## start

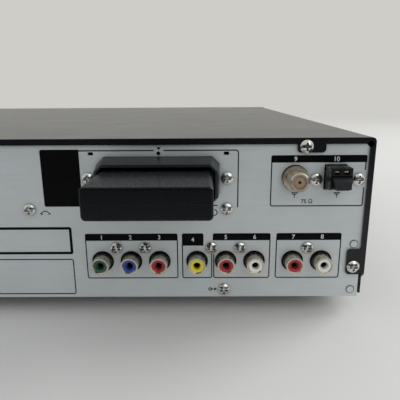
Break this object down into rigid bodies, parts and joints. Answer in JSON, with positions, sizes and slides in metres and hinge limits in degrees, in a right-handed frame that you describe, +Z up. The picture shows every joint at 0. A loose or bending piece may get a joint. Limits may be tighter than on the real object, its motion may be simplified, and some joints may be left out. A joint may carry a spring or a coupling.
{
  "type": "disc player receiver",
  "caption": "Low wide disc player and receiver in a steel case, with a sliding disc tray, rear jacks and a plug-in radio module.",
  "frame": {"origin": "under the middle of the whole object, knob and radio module included, where its feet stand", "axes": "+Z up, -Y the front where the disc tray opens, +X to the right seen from the front"},
  "size_m": [0.43, 0.4346, 0.088],
  "materials": {
    "cover_paint": "satin black",
    "panel_steel": "bare satin",
    "zinc_steel": "bare zinc coat",
    "screw_steel": "bright zinc",
    "nickel": "bright nickel",
    "tin": "tin plated",
    "black_plastic": "matte",
    "dark_plastic": "matte",
    "grey_plastic": "matte",
    "fascia_plastic": "semi-gloss black",
    "button_plastic": "semi-gloss",
    "smoked_plastic": "smoked gloss",
    "tube_glass": "gloss",
    "green_plastic": "semi-gloss",
    "blue_plastic": "semi-gloss",
    "red_plastic": "semi-gloss",
    "yellow_plastic": "semi-gloss",
    "white_plastic": "semi-gloss",
    "tan_plastic": "matte",
    "nylon": "matte",
    "rubber": "matte",
    "board_laminate": "satin",
    "aluminium": "satin",
    "motor_steel": "bare",
    "transformer_tape": "matte",
    "capacitor_sleeve": "gloss"
  },
  "bodies": {
    "case": {"top_cover": "cover_paint", "bottom_chassis": "zinc_steel", "rear_panel": "panel_steel", "feet": "rubber", "rear_screws": "screw_steel", "cover_screws": "screw_steel", "phono_housings": "black_plastic", "phono_shells": "nickel", "phono_contacts": "tin", "green_insulator": "green_plastic", "blue_insulator": "blue_plastic", "red_insulators": "red_plastic", "yellow_insulator": "yellow_plastic", "white_insulators": "white_plastic", "tuner_can": "tin", "coax_insulator": "tan_plastic", "aerial_terminal": "grey_plastic", "slot_bezel": "black_plastic", "card_socket": "dark_plastic", "mains_inlet": "black_plastic", "speaker_sockets": "black_plastic", "video_socket": "tin", "fan_frame": "black_plastic", "main_board": "board_laminate", "amplifier_board": "board_laminate", "power_board": "board_laminate", "heat_sink": "aluminium", "transformer": "transformer_tape", "capacitors": "capacitor_sleeve", "front_fascia": "fascia_plastic", "display_window": "smoked_plastic", "display_tube": "tube_glass", "front_board": "board_laminate", "volume_encoder": "motor_steel", "headphone_jack": "black_plastic", "loading_motor": "motor_steel", "drive_belt": "rubber", "loader_frame": "black_plastic", "clamp_bridge": "zinc_steel"},
    "tray": {"disc_tray": "dark_plastic", "tray_front": "fascia_plastic"},
    "tray_gear": {"tray_gear": "nylon"},
    "pinion": {"belt_pulley": "nylon"},
    "motor_pulley": {"motor_pulley": "nylon"},
    "base": {"base_unit": "dark_plastic", "guide_rods": "motor_steel", "spindle_motor": "motor_steel", "sled_motor": "motor_steel"},
    "turntable": {"turntable": "aluminium"},
    "clamper": {"disc_clamper": "black_plastic"},
    "pickup": {"pickup_sled": "black_plastic"},
    "sled_gear": {"sled_gear": "nylon"},
    "knob": {"volume_knob": "button_plastic"},
    "power_button": {"power_button": "button_plastic"},
    "open_button": {"open_button": "button_plastic"},
    "play_button": {"play_button": "button_plastic"},
    "stop_button": {"stop_button": "button_plastic"},
    "fan_rotor": {"fan_rotor": "black_plastic"},
    "lever": {"terminal_lever": "dark_plastic"},
    "module": {"radio_module": "black_plastic"}
  },
  "joints": [
    {"name": "tray_slide", "type": "slide", "parent": "case", "child": "tray", "axis": [0, -1, 0], "range_m": [0, 0.131]},
    {"name": "tray_gear_turn", "type": "hinge", "parent": "case", "child": "tray_gear", "pos_m": [-0.04525, -0.1728, 0.0566], "axis": [0, 0, 1], "range_deg": [0, 627]},
    {"name": "pinion_turn", "type": "hinge", "parent": "case", "child": "pinion", "pos_m": [-0.02725, -0.1728, 0.0566], "axis": [0, 0, 1], "range_deg": [-1252, 0]},
    {"name": "motor_pulley_turn", "type": "hinge", "parent": "case", "child": "motor_pulley", "pos_m": [0.01075, -0.1728, 0.047], "axis": [0, 0, 1], "range_deg": [-3933, 0]},
    {"name": "base_lift", "type": "hinge", "parent": "case", "child": "base", "pos_m": [0, -0.0271, 0.05655], "axis": [-1, 0, 0], "range_deg": [0, 6.5]},
    {"name": "turntable_spin", "type": "hinge", "parent": "base", "child": "turntable", "pos_m": [0, -0.14162, 0.05462], "axis": [0, -0.1132, 0.9936], "continuous": true},
    {"name": "clamper_spin", "type": "hinge", "parent": "case", "child": "clamper", "pos_m": [0, -0.1411, 0.0698], "axis": [0, 0, 1], "continuous": true},
    {"name": "pickup_slide", "type": "slide", "parent": "base", "child": "pickup", "axis": [0, 0.9936, 0.1132], "range_m": [0, 0.033]},
    {"name": "sled_gear_turn", "type": "hinge", "parent": "base", "child": "sled_gear", "pos_m": [0.0238, -0.09622, 0.04047], "axis": [0, -0.1132, 0.9936], "range_deg": [-395, 0]},
    {"name": "volume_turn", "type": "hinge", "parent": "case", "child": "knob", "pos_m": [0.173, -0.2083, 0.0456], "axis": [0, 1, 0], "continuous": true},
    {"name": "fan_spin", "type": "hinge", "parent": "case", "child": "fan_rotor", "pos_m": [0.047, 0.1672, 0.0496], "axis": [0, 1, 0], "continuous": true},
    {"name": "lever_tip", "type": "hinge", "parent": "case", "child": "lever", "pos_m": [-0.19765, 0.1797, 0.0657], "axis": [-1, 0, 0], "range_deg": [0, 18], "stiffness_Nm_per_rad": 0.02},
    {"name": "module_slide", "type": "slide", "parent": "case", "child": "module", "axis": [0, 1, 0], "range_m": [0, 0.06]},
    {"name": "power_press", "type": "slide", "parent": "case", "child": "power_button", "axis": [0, 1, 0], "range_m": [0, 0.0009], "stiffness_N_per_m": 400},
    {"name": "open_press", "type": "slide", "parent": "case", "child": "open_button", "axis": [0, 1, 0], "range_m": [0, 0.0009], "stiffness_N_per_m": 400},
    {"name": "play_press", "type": "slide", "parent": "case", "child": "play_button", "axis": [0, 1, 0], "range_m": [0, 0.0009], "stiffness_N_per_m": 400},
    {"name": "stop_press", "type": "slide", "parent": "case", "child": "stop_button", "axis": [0, 1, 0], "range_m": [0, 0.0009], "stiffness_N_per_m": 400}
  ],
  "couplings": [
    {"joint": "tray_gear_turn", "follows": "tray_slide", "rad_per_m": 83.333},
    {"joint": "pinion_turn", "follows": "tray_slide", "rad_per_m": -166.67},
    {"joint": "motor_pulley_turn", "follows": "tray_slide", "rad_per_m": -523.81},
    {"joint": "clamper_spin", "follows": "turntable_spin", "ratio": 1},
    {"joint": "sled_gear_turn", "follows": "pickup_slide", "rad_per_m": -208.33}
  ]
}
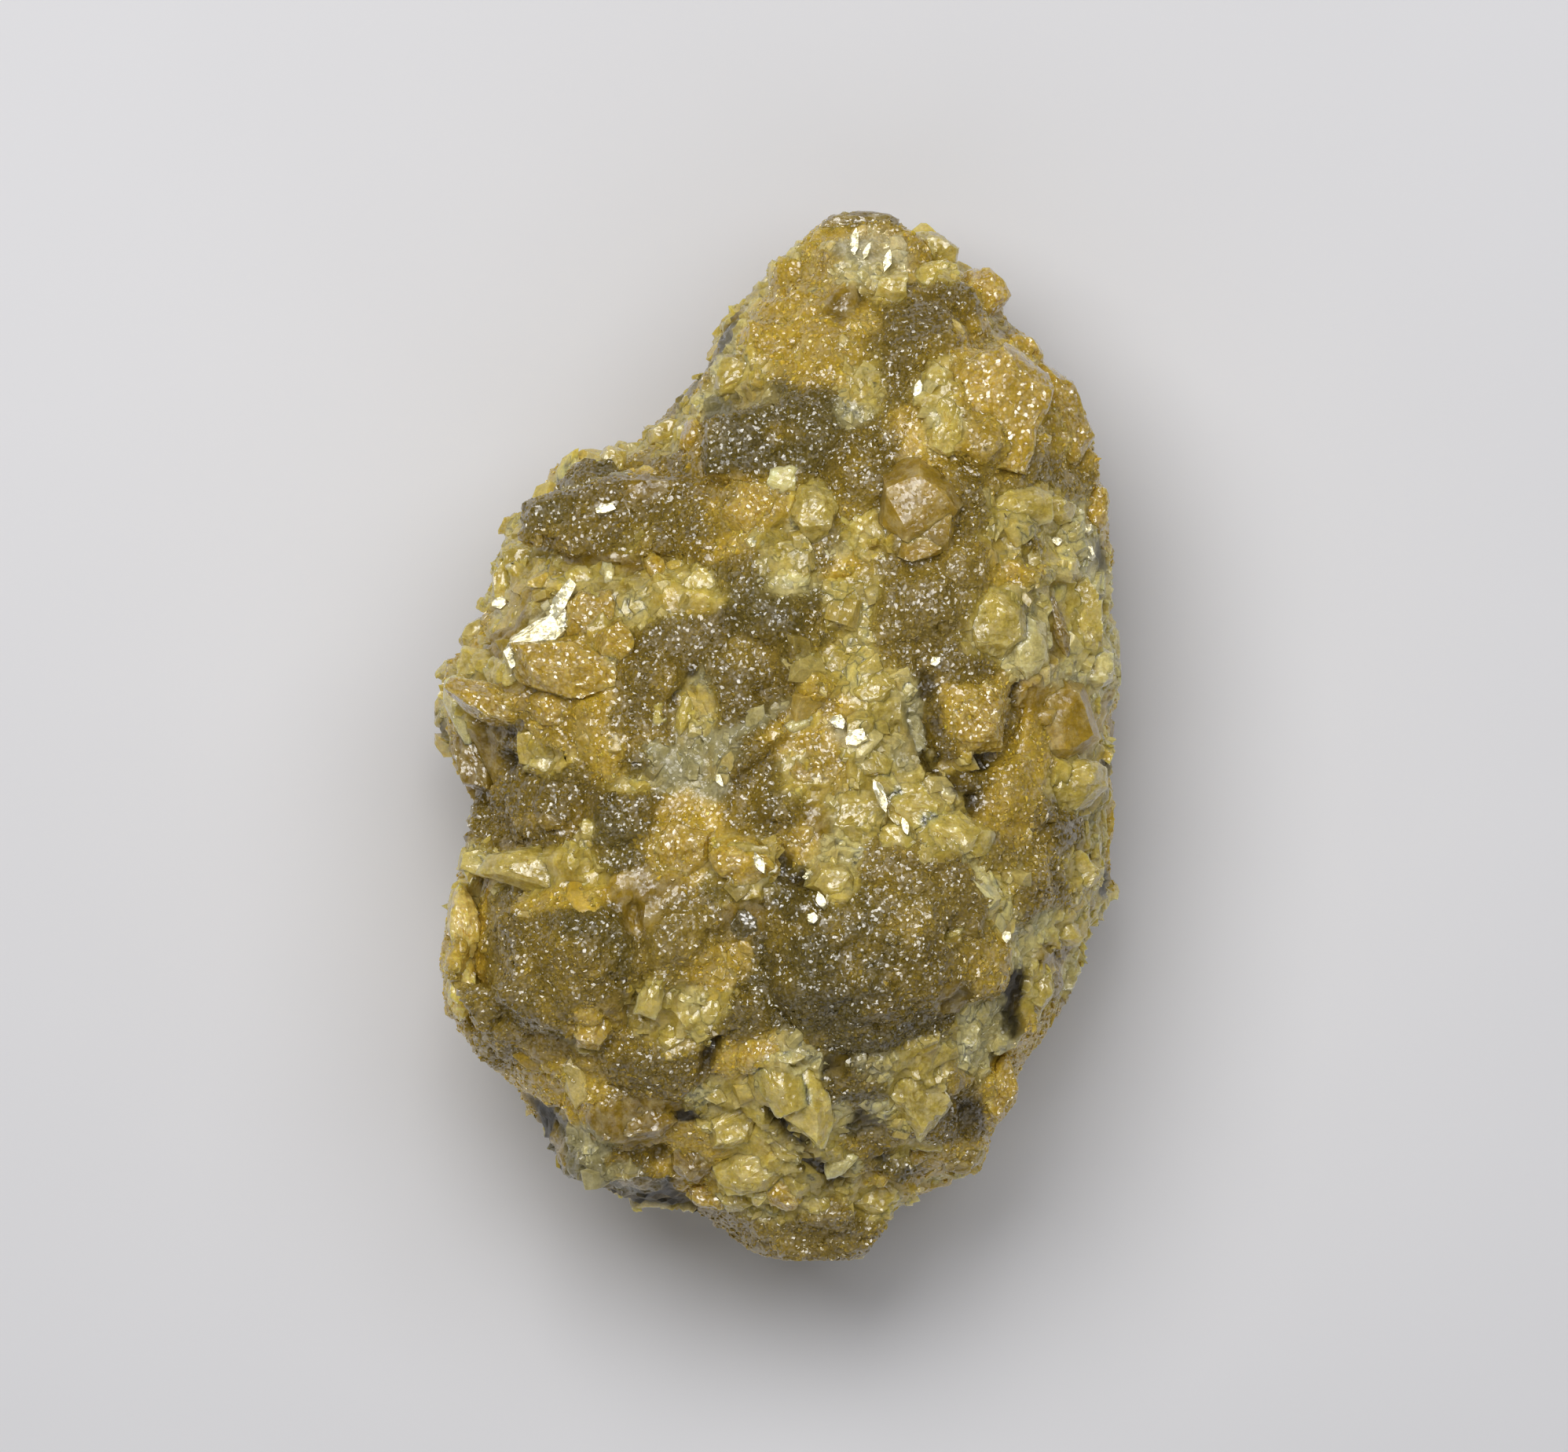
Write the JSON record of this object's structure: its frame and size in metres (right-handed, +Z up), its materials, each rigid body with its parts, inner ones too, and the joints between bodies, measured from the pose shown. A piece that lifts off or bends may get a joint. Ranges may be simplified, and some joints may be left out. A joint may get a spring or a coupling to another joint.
{
  "type": "rough diamond",
  "caption": "Uncut, strongly included rough diamond: an elongated lump of intergrown crystals, lying on one flat cleavage face.",
  "frame": {"origin": "under the middle of the stone's bounding box, on the cleavage face it lies on", "axes": "+Y along the stone towards its narrow tip, +X across it, +Z up out of the upper side"},
  "size_m": [0.0066, 0.01, 0.005],
  "materials": {
    "diamond": "rough natural diamond: etched umber and olive crystal faces, broken lemon and honey crystals, adamantine glints"
  },
  "bodies": {
    "root": {"rough_diamond": "diamond"}
  },
  "joints": []
}
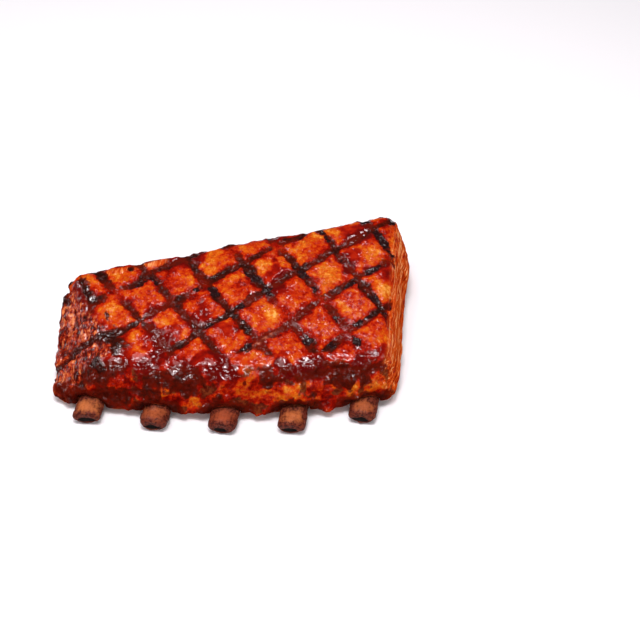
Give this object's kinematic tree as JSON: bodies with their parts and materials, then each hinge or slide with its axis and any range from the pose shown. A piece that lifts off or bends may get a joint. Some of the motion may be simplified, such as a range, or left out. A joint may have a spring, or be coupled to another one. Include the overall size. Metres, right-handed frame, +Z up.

## end

_Exercise aim_: Spot every line that holds "rigid" and copy it.

_Exercise result_:
Break this object down into rigid bodies, parts and joints. Answer in JSON, with positions, sizes and slides in metres and hinge limits in degrees, in a right-handed frame that you describe, +Z up. The picture shows every joint at 0. A loose or bending piece may get a joint. Limits may be tighter than on the real object, its motion may be simplified, and some joints may be left out. A joint may carry a spring or a coupling.
Write the JSON record of this object's structure: its frame and size in metres (right-handed, +Z up), its materials, each rigid body with its parts, inner ones too, and the joints between bodies, measured from the pose shown. A piece that lifts off or bends may get a joint. Ranges may be simplified, and some joints may be left out. A joint may get a spring or a coupling to another joint.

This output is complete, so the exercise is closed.